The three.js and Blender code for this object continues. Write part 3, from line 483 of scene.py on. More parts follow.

--*--

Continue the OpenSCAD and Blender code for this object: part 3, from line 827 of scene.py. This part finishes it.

--*--

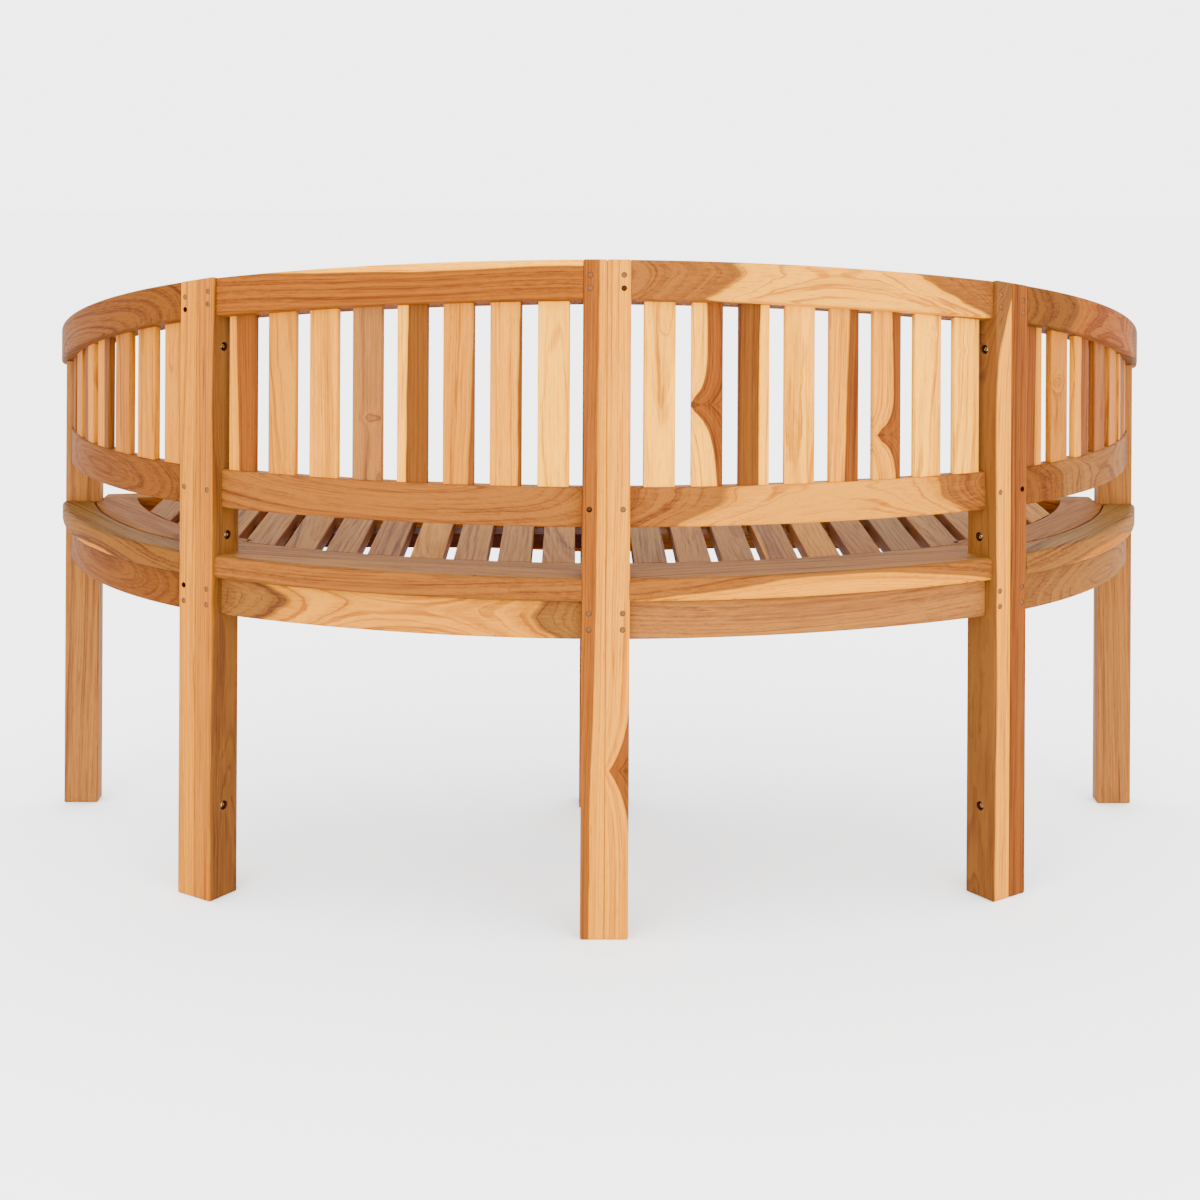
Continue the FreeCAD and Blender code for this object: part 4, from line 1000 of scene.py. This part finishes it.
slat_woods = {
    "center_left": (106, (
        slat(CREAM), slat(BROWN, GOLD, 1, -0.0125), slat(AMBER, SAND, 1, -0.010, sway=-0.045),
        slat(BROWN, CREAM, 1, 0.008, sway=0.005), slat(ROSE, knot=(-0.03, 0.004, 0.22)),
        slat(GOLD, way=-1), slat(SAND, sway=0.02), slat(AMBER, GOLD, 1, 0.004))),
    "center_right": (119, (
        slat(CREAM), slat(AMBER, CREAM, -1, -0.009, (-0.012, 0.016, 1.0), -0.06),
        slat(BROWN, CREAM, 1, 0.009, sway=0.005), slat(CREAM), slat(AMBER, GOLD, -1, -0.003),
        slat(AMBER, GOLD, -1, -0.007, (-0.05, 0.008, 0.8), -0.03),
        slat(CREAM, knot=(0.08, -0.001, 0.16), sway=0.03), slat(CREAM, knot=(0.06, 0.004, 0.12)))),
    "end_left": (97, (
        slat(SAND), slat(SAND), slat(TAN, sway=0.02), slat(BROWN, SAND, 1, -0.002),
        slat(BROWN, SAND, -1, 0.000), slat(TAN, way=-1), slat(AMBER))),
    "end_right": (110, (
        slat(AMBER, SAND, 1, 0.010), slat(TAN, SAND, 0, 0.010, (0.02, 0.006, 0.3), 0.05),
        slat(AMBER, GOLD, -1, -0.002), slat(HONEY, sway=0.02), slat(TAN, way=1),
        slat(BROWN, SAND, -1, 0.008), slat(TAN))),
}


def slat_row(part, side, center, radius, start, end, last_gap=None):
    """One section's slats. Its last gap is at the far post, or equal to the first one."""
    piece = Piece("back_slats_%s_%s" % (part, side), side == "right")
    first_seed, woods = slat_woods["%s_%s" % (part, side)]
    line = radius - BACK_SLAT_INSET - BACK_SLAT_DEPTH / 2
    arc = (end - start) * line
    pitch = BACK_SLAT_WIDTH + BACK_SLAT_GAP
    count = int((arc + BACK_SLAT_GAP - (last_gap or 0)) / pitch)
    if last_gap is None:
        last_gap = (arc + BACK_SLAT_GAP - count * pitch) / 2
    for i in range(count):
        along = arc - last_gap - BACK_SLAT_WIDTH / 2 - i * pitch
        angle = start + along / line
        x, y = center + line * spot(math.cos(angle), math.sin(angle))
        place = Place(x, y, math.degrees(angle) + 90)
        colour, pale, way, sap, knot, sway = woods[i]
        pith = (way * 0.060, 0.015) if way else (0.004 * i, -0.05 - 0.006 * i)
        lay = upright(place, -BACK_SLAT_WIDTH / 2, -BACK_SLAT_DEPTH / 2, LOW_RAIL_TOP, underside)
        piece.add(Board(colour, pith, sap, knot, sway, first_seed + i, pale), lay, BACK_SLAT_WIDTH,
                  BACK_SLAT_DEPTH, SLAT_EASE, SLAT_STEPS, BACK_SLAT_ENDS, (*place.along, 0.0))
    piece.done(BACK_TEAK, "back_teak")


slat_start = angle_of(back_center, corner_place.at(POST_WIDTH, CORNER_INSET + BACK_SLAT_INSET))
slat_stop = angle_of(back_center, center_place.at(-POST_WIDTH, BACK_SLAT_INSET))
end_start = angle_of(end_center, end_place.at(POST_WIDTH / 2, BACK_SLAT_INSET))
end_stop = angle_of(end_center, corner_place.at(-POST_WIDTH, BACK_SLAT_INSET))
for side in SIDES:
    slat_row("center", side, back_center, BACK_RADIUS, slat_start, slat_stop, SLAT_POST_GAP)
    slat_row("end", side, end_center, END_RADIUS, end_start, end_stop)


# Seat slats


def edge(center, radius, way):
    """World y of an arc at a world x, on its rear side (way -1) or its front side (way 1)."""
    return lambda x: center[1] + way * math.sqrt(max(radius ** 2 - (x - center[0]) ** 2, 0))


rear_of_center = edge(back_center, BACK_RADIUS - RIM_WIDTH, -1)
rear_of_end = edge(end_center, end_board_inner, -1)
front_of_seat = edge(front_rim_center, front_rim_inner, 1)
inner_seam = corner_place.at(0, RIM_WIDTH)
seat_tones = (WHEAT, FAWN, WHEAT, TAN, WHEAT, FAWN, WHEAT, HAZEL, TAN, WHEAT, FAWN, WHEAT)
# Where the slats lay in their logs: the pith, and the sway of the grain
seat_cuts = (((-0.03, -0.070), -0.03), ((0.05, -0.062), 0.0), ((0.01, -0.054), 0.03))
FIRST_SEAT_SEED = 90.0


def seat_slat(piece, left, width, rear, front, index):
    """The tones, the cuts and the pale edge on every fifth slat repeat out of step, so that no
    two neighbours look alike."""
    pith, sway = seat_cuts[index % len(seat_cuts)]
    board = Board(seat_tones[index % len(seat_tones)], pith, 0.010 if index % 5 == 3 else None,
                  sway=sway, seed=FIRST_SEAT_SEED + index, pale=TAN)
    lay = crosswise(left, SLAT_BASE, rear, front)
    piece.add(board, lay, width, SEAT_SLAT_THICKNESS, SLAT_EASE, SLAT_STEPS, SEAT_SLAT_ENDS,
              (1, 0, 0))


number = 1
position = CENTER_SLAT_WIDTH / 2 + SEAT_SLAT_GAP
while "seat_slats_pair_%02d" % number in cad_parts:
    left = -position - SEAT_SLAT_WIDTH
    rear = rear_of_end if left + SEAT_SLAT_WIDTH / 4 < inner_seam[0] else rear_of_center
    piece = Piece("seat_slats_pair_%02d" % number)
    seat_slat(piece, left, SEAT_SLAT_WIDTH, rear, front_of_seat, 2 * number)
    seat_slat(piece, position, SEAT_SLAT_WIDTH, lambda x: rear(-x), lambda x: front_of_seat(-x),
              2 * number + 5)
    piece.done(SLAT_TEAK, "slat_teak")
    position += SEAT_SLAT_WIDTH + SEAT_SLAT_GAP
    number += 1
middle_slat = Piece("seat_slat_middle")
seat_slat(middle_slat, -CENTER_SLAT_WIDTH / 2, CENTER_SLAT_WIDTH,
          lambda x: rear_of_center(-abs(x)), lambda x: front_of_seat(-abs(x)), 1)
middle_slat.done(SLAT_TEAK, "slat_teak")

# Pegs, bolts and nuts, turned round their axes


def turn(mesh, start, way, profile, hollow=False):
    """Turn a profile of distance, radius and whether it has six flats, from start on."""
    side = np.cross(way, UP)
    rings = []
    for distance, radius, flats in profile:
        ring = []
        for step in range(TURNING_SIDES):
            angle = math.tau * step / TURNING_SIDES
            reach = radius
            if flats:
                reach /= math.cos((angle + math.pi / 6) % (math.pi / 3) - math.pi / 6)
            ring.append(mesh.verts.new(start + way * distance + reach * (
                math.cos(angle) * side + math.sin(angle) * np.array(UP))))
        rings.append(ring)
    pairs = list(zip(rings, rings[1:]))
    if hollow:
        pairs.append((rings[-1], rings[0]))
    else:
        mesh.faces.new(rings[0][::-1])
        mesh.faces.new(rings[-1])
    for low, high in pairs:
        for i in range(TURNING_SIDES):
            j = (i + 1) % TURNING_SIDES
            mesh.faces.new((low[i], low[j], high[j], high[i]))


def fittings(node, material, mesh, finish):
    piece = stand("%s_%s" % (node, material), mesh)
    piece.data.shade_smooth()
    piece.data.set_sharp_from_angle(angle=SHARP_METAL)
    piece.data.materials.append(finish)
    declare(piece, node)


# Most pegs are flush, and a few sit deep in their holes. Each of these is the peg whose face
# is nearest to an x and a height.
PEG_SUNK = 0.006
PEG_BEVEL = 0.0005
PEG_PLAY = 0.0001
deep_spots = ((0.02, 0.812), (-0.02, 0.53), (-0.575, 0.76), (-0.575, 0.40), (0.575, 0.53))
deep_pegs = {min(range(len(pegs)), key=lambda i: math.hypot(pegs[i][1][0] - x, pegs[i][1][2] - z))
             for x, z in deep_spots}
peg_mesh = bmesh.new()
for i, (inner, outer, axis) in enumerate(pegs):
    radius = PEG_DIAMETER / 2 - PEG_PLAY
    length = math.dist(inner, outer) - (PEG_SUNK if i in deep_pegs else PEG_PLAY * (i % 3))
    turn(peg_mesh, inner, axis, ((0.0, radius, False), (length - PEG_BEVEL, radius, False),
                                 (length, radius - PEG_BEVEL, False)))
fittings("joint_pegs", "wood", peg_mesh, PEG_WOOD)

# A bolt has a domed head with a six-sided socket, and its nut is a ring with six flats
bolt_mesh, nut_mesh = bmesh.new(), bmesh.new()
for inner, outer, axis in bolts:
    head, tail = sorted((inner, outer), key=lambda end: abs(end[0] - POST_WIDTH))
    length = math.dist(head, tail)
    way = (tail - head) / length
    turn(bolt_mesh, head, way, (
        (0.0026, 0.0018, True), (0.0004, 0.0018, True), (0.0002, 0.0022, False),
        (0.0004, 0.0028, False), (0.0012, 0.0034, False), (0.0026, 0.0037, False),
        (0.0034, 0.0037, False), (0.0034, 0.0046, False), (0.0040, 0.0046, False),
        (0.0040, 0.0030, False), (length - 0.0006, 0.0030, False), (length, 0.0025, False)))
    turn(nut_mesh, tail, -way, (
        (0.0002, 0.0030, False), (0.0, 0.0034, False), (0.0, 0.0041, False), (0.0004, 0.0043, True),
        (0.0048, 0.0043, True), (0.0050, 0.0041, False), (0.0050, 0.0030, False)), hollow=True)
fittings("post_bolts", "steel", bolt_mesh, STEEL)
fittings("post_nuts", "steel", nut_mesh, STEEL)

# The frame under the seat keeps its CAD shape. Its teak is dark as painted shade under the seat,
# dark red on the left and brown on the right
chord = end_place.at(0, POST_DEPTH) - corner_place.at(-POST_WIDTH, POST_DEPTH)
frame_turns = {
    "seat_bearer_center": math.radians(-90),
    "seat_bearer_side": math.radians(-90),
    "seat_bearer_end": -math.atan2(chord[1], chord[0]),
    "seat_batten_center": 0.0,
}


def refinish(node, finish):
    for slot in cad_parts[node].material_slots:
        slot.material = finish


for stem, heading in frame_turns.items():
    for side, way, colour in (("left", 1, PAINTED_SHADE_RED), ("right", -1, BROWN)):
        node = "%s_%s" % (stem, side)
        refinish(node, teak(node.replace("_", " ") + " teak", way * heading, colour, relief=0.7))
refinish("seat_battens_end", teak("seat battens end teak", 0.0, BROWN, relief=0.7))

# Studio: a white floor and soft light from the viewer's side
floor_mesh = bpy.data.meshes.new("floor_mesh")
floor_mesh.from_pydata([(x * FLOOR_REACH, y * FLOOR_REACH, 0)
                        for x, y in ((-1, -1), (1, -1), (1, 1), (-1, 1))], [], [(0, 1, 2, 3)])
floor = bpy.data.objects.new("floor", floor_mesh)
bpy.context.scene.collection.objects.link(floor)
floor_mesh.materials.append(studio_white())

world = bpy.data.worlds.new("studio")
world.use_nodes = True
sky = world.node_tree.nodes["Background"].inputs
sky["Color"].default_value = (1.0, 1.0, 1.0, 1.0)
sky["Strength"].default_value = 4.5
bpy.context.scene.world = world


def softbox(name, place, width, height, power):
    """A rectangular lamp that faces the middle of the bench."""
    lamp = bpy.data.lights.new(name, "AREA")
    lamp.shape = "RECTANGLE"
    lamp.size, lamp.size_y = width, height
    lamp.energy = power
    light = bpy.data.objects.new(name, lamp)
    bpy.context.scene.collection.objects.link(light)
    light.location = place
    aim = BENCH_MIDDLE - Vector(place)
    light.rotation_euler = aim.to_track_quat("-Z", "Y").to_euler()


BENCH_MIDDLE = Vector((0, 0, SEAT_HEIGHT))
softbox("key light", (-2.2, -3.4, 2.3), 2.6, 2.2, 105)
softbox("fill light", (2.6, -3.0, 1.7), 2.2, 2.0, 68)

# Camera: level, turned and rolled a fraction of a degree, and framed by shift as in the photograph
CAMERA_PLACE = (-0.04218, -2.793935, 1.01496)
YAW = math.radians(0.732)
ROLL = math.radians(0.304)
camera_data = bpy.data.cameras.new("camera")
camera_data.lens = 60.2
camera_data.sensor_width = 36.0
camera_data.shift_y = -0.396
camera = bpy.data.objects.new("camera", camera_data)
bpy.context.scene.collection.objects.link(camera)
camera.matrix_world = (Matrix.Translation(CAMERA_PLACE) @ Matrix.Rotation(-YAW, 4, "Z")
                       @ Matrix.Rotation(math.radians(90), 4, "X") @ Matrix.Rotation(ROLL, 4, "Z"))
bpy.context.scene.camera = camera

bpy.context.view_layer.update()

--*--

WHAT TO PRODUCE: Identify every line holding the word "slot" and copy it out.

THE RESULT:
    for slot in cad_parts[node].material_slots:
        slot.material = finish